* START Source material *

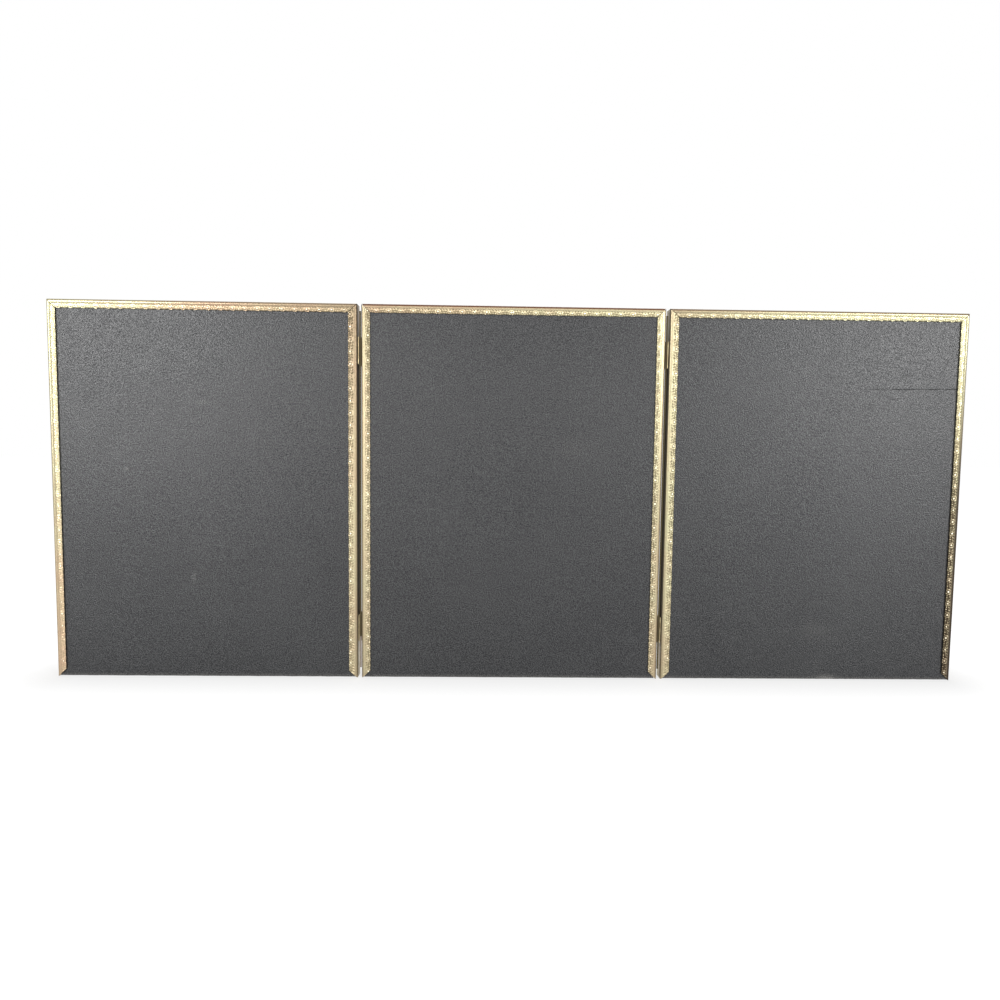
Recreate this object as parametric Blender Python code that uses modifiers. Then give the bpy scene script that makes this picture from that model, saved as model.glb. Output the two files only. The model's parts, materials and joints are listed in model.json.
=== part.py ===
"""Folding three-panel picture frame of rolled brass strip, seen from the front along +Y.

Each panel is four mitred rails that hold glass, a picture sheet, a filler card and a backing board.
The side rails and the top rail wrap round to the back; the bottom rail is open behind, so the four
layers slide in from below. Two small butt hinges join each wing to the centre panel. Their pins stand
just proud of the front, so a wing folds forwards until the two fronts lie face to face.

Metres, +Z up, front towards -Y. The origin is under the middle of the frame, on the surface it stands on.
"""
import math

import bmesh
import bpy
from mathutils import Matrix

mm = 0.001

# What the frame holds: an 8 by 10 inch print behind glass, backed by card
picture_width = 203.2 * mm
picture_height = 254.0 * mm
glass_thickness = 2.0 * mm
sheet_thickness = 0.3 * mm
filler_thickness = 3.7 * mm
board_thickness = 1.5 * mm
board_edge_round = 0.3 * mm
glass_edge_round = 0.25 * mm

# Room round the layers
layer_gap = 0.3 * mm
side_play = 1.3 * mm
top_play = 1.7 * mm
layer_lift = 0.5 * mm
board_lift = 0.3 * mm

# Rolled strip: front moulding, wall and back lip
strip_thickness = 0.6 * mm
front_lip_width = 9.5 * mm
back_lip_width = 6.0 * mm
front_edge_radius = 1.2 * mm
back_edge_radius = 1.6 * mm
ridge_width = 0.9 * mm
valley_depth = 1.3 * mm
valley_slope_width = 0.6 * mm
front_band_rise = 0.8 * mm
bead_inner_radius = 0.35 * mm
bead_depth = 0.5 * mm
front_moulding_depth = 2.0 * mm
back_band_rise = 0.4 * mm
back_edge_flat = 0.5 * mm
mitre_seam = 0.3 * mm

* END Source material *

▸ Brief
Find each line holding "that". Copy it out.

▸ Completed task
Recreate this object as parametric Blender Python code that uses modifiers. Then give the bpy scene script that makes this picture from that model, saved as model.glb. Output the two files only. The model's parts, materials and joints are listed in model.json.
Each panel is four mitred rails that hold glass, a picture sheet, a filler card and a backing board.